Amin, aged 23, arrived at the camp, set up in the compound formerly used by an aid organization, one month before. He was one of 15 Taliban bureaucrats sent to work at the camp so that the Arab fighters based there — part of a group of 850 of Osama’s Foreign Legion — could all be released to fight.
The camp was run by a Sudanese commander called Abdul Aziz. When Osama arrived, he told Aziz that he would leave at eight o’clock the next morning, remembers Amin.
Amin said Osama had been due to spend two days there, visiting Kabul, but mysteriously left early the next morning. ‘He just got up at five, said his prayers, then left.’ Soon afterwards everyone in the camp was ordered to get out ‘because we were told there was a cruise missile strike coming’.
Two missiles hit minutes later, at 8am, smashing into the house in the centre of the camp compound.
That was then. Now the most burning question in President George Bush’s war on terrorism is: where exactly is Osama bin Laden?
It is a question of some urgency amid growing fears that key members of the Al Qaeda network may have already fled Afghanistan to regroup for a new assault against the West — possibly from Sudan and Somalia, which are being touted as potential new targets of US action. If true, it is the nightmare scenario feared by America and its allies.
Confronted with the offer of a 25 million dollars bounty for information on the whereabouts of Osama, Afghans are falling over themselves to supply information.
However, most of the information flowing in is believed to be old sightings — or of dubious value. Indeed, Pakistani intelligence sources report a decline in the number of recent eyewitness accounts coming across their desks.
Those ‘sightings’ that have emerged are inevitably contradictory. There are reports that Osama has shaved off his beard and taken to the Tora Bora mountains, moving from fortified cave to cave each night on horseback, protected by up to 1,500 fighters. Those pushing this version, including local militia leaders, say Osama was last spotted three nights ago in the mountains.

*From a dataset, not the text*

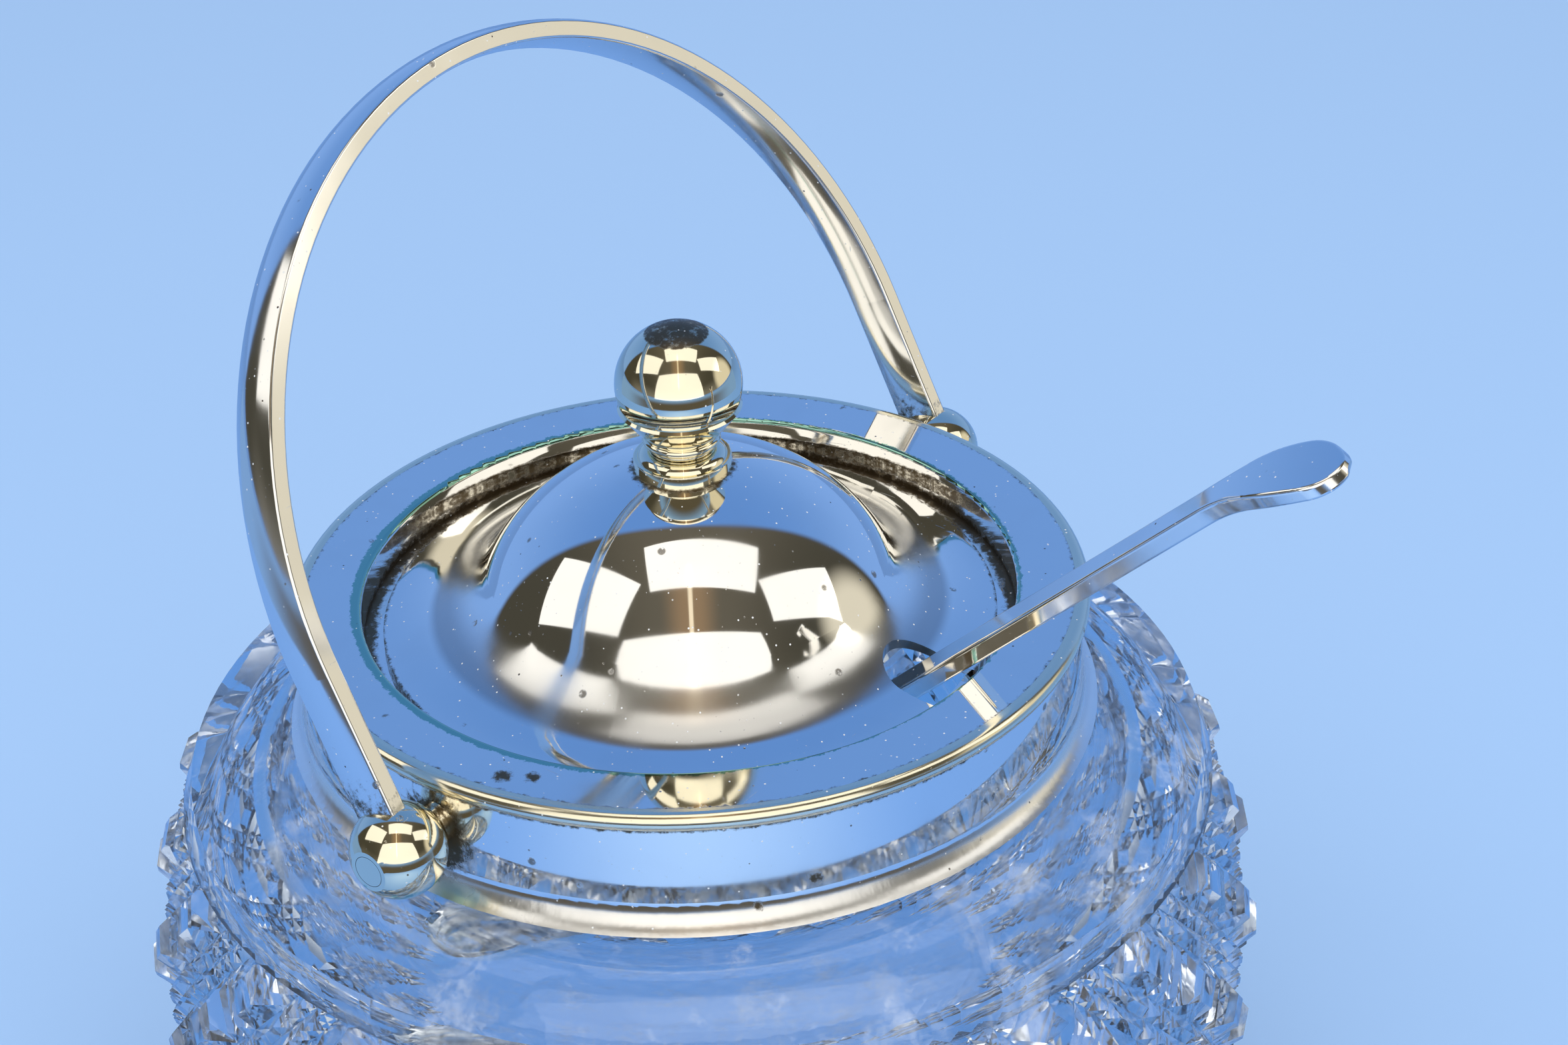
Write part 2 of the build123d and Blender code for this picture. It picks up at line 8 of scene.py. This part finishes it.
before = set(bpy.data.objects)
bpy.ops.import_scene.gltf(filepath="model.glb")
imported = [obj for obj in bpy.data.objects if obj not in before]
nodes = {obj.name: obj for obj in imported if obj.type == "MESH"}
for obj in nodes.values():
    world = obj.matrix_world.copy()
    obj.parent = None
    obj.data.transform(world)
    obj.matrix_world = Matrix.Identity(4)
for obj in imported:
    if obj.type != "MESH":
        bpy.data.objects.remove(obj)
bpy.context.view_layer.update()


# Shader trees
class Tree:
    """Short way to write a shader tree. A mask is a number from 0 to 1."""

    def __init__(self, tree):
        self.tree = tree
        tree.nodes.clear()

    def add(self, kind, **sockets):
        node = self.tree.nodes.new(kind)
        for name, value in sockets.items():
            self.put(node.inputs[name.replace("_", " ")], value)
        return node

    def put(self, socket, value):
        if isinstance(value, bpy.types.NodeSocket):
            self.tree.links.new(value, socket)
        else:
            socket.default_value = value

    def math(self, operation, *values):
        node = self.tree.nodes.new("ShaderNodeMath")
        node.operation = operation
        for socket, value in zip(node.inputs, values):
            self.put(socket, value)
        return node.outputs[0]

    def line(self, value, slope, start):
        """Value times slope, plus start."""
        return self.math("MULTIPLY_ADD", value, slope, start)

    def vector(self, operation, *values):
        node = self.tree.nodes.new("ShaderNodeVectorMath")
        node.operation = operation
        for socket, value in zip(node.inputs, values):
            self.put(socket, value)
        return node.outputs["Value"]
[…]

America’s solution to the apparent absence of intelligence on Osama’s whereabouts has been to ratchet up the manpower hunting on the ground and to deploy a new hi-tech unmanned spy plane in the skies over Afghanistan.
Last week US Defence Secretary Donald Rumsfeld confirmed the long-range Global Hawk had joined the hunt, even though testing of the aircraft had not yet been completed.

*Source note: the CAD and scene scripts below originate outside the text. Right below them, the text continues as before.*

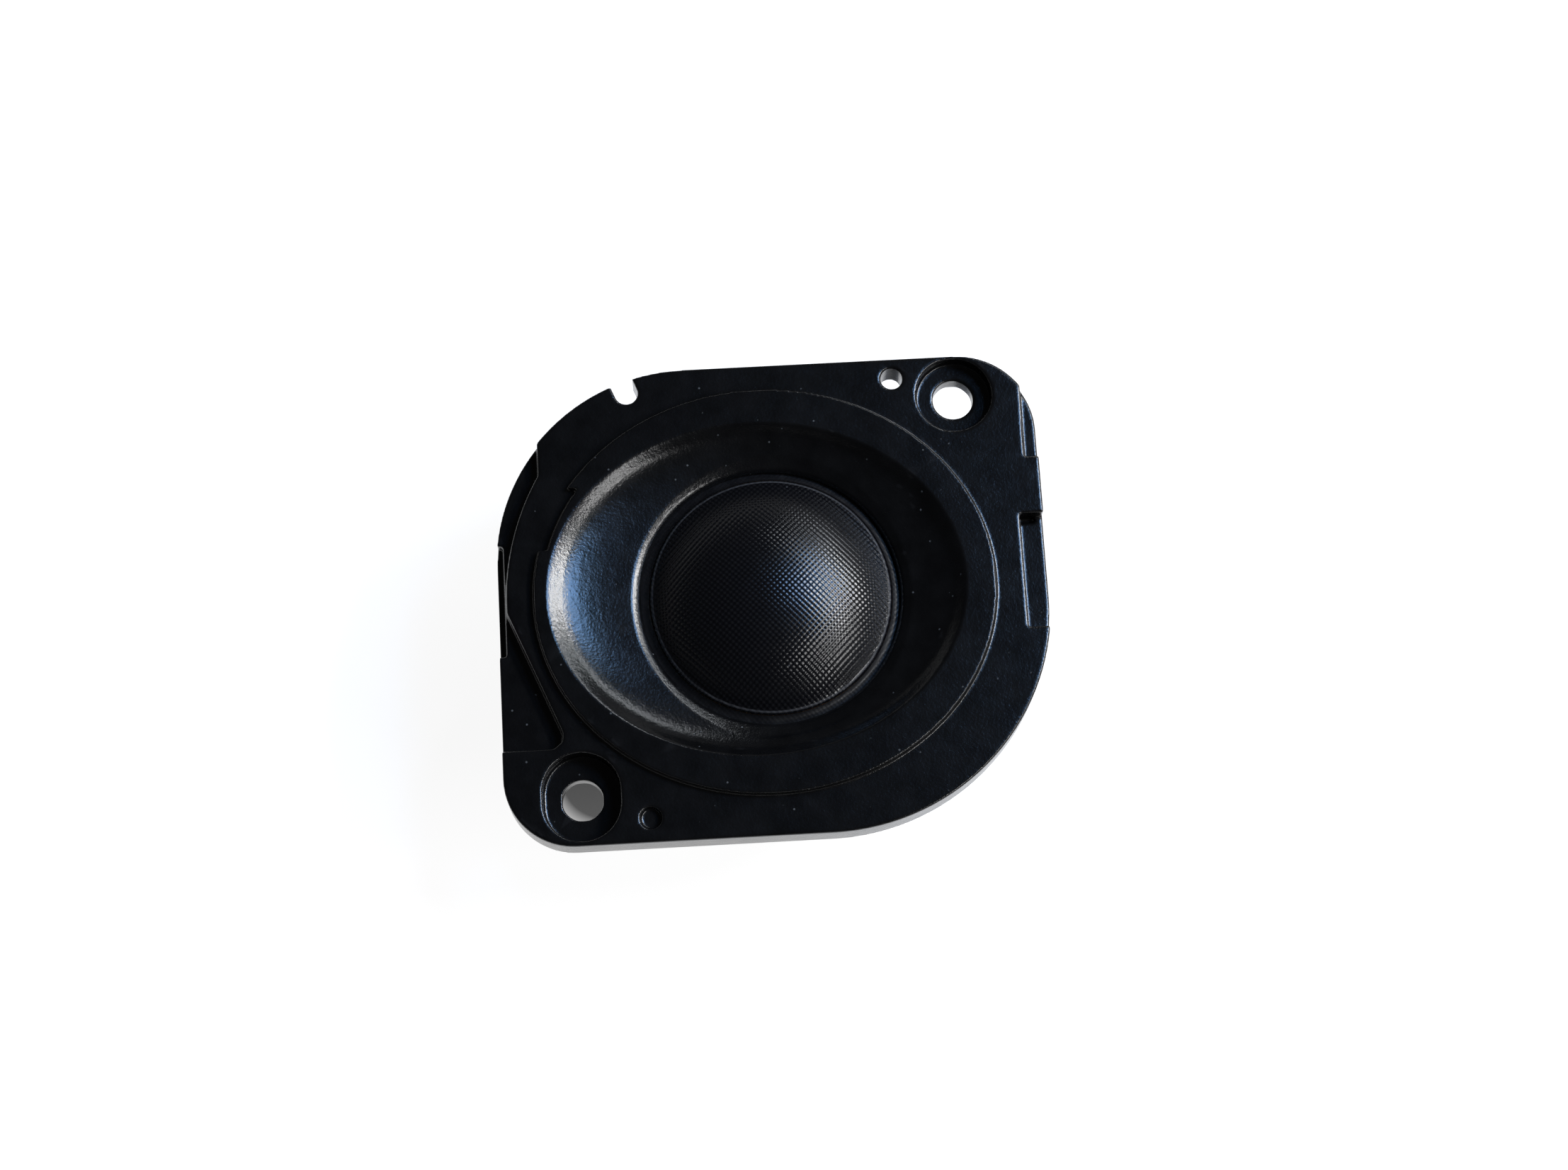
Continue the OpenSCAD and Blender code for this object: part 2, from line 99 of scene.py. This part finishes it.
# The surroundings are bright at the horizon and dark overhead.
HORIZON_GLOW = 0.6
OVERHEAD_GLOW = 0.02
HORIZON_HEIGHT = 0.3


# ---------------------------------------------------------------- mesh helpers

def new_object(name, mesh):
    obj = bpy.data.objects.new(name, mesh)
    bpy.context.scene.collection.objects.link(obj)
    return obj


def mesh_from(name, verts, faces):
    """A mesh from points in millimetres."""
    mesh = bpy.data.meshes.new(name)
    mesh.from_pydata([[MM * c for c in v] for v in verts], [], faces)
    mesh.update()
    return mesh


def edit(mesh, change):
    """Runs change on a bmesh of the mesh and writes it back."""
    bm = bmesh.new()
    bm.from_mesh(mesh)
    change(bm)
    bm.to_mesh(mesh)
    bm.free()
    mesh.update()


def weld(bm):
    """Joins the vertices that a CAD mesh has split."""
    bmesh.ops.remove_doubles(bm, verts=bm.verts, dist=0.002 * MM)


def weld_and_flatten(bm):
    """Welds a CAD mesh and joins its flat triangles into whole faces."""
    weld(bm)
    bmesh.ops.dissolve_limit(bm, angle_limit=math.radians(0.6), verts=bm.verts, edges=bm.edges)


def face_outwards(bm):
    bmesh.ops.recalc_face_normals(bm, faces=bm.faces)


def apply_modifiers(obj):
    graph = bpy.context.evaluated_depsgraph_get()
    mesh = bpy.data.meshes.new_from_object(obj.evaluated_get(graph))
    obj.modifiers.clear()
    obj.data = mesh


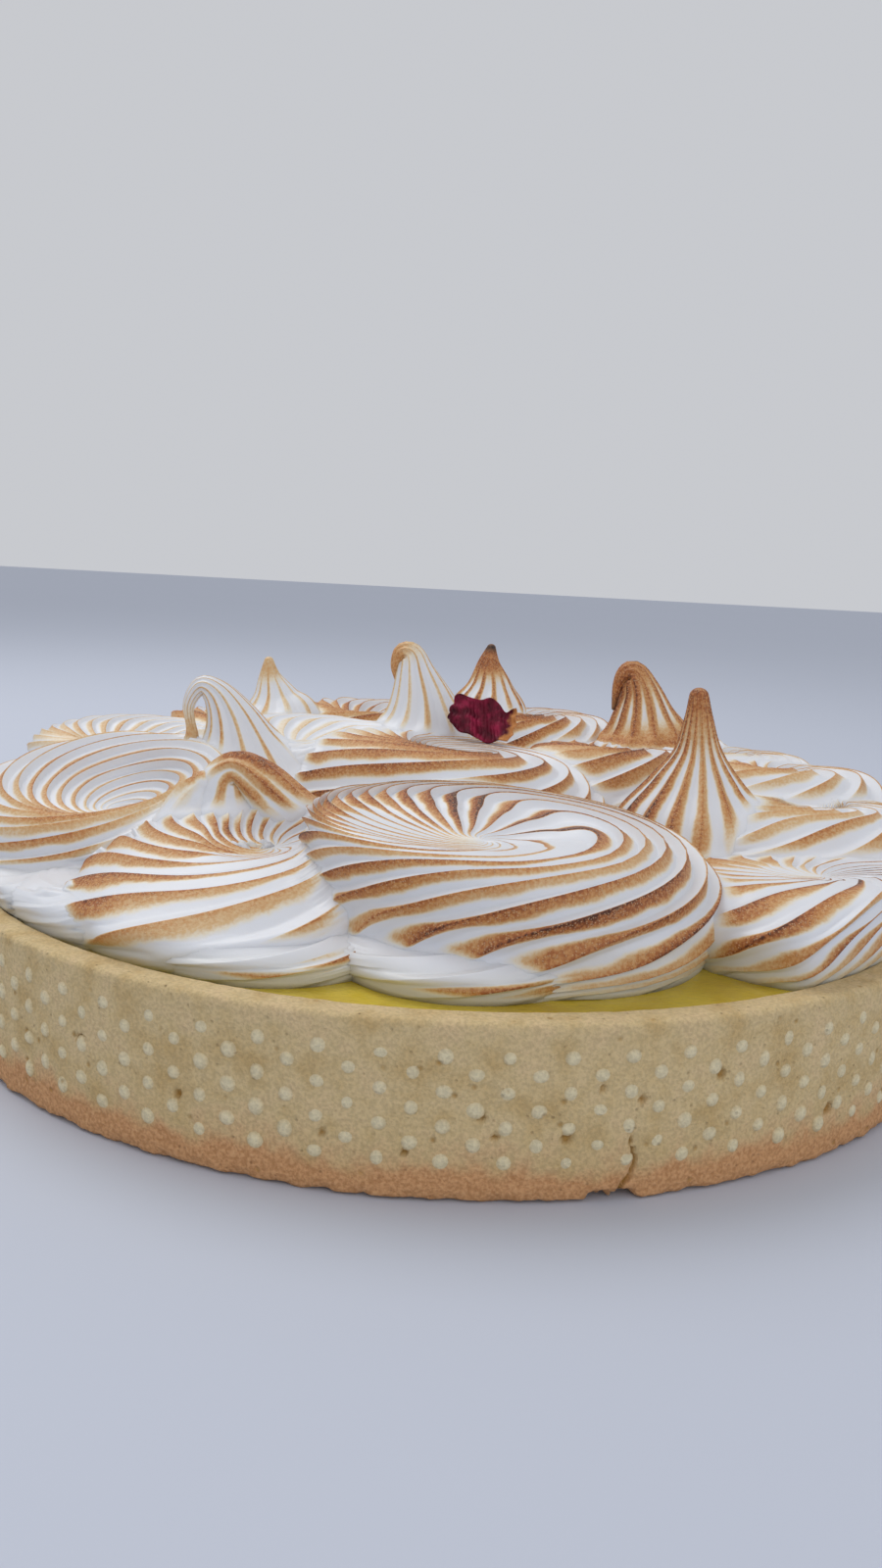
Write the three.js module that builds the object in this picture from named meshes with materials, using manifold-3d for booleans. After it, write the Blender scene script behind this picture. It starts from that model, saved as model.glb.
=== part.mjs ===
// A lemon meringue tart: a straight-sided shortcrust shell, a lemon curd filling, and a torched
// meringue topping of piped rosettes and peaked kisses, with a rose petal.
//
// Millimetres, +Z up. The origin is the middle of the flat underside of the shell. -Y is the front.

import * as THREE from "three";
import { mergeVertices } from "three/addons/utils/BufferGeometryUtils.js";
import Module from "manifold-3d";

const wasm = await Module();
wasm.setup();

// ---------------------------------------------------------------- driving dimensions

// The shortcrust shell.
const CRUST_RADIUS = 120;
const CRUST_HEIGHT = 32.4;
const CRUST_WALL = 6;
const CRUST_FLOOR = 6;
const RIM_BEVEL = 0.9;
const SHELL_SEGMENTS = 84;
const FOOT_BEVEL = 0.7;

// A drying crack that runs up the wall from the foot, a little right of the front.
const CRACK = { turn: 19.5, height: 12, width: 1.1, depth: 0.9, slant: 6 };

// The filling, and the level that the piped meringue stands on.
const CLEARANCE = 0.3;
const CURD_TOP = 30.9;
const PIPING_LEVEL = CURD_TOP + CLEARANCE;

// Meringue is held back from the shell by a soft limit that opens with height.
const LIMIT_AT_CURD = 113.5;
const LIMIT_SLOPE = 0.3;
const LIMIT_SOFTNESS = 5;
const LIMIT_RISE = 20;

// The room that a placed piece keeps free of its neighbours is its own smooth form, this much larger
// than the crests of its ridges, with this many columns.
const ROOM_GAP = 0.45;
const ROOM_COLUMNS = 20;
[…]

What is also certain is the US determination to capture or kill Osama — a mission that has become an act of faith for the Bush administration, no matter how difficult.
A Pentagon source says: “We’re at the point of deciding the exact right moment to put in around 2,000 Marines to do what they and no one else can do — search and destroy, which means find the target and kill him.”
Informed Afghan sources in Pakistan have also told The Observer that last weekend Osama spent at least one night around the town of Skinkay, about 30 miles north of Maruf in the neighbouring province of Zabol.
Even if he is located, the task of ‘smoking him out’ will be difficult.
The nightmare scenario facing the US is that Osama or his senior lieutenants escape to regroup and perpetuate the Al Qaeda threat. If Osama were to escape to a country like Yemen or Somalia, it would be a disastrous setback for the US-led effort to catch or kill him.
“That really is a nightmare scenario. We could be back to square one,” said one Western diplomat.
Meanwhile, the US pursuit of Al Qaeda is preparing to extend to new corners of the globe — Africa and South America — as the Pentagon and CIA plan the next phase of the war on terror. Pressure is building up in Washington to hit at Saddam Hussein’s Iraq once the Taliban is subdued — but Somalia and Sudan are the latest countries to come within America’s sights.
Talking to The Observer last week, Pentagon officials said that military intelligence indicates that a wing of Al Qaeda is preparing to re-group. Sources say the organization around which a re-grouping may be attempted is ‘Al Itihaad’, which had come under the Al Qaeda umbrella.
Sources say Al Qaeda’s most mercurial figure may have already slipped the net: Ayman al-Zawahiri, an Egyptian militant jailed but later released for his part in the successful plot to assassinate President Anwar Sadat. Sources say Somalia would be the favourite choice. The Pentagon has drawn up military plans for a strike against Somalia should any sign emerge of co-operation between the Mogadishu regime and any group liked to Al Qaeda.
Similar plans have also been drawn up against the Sudan.
Further US action in Somalia is for the future, however. For now, Osama and his allies continue to hide.—Dawn/The Observer News Service.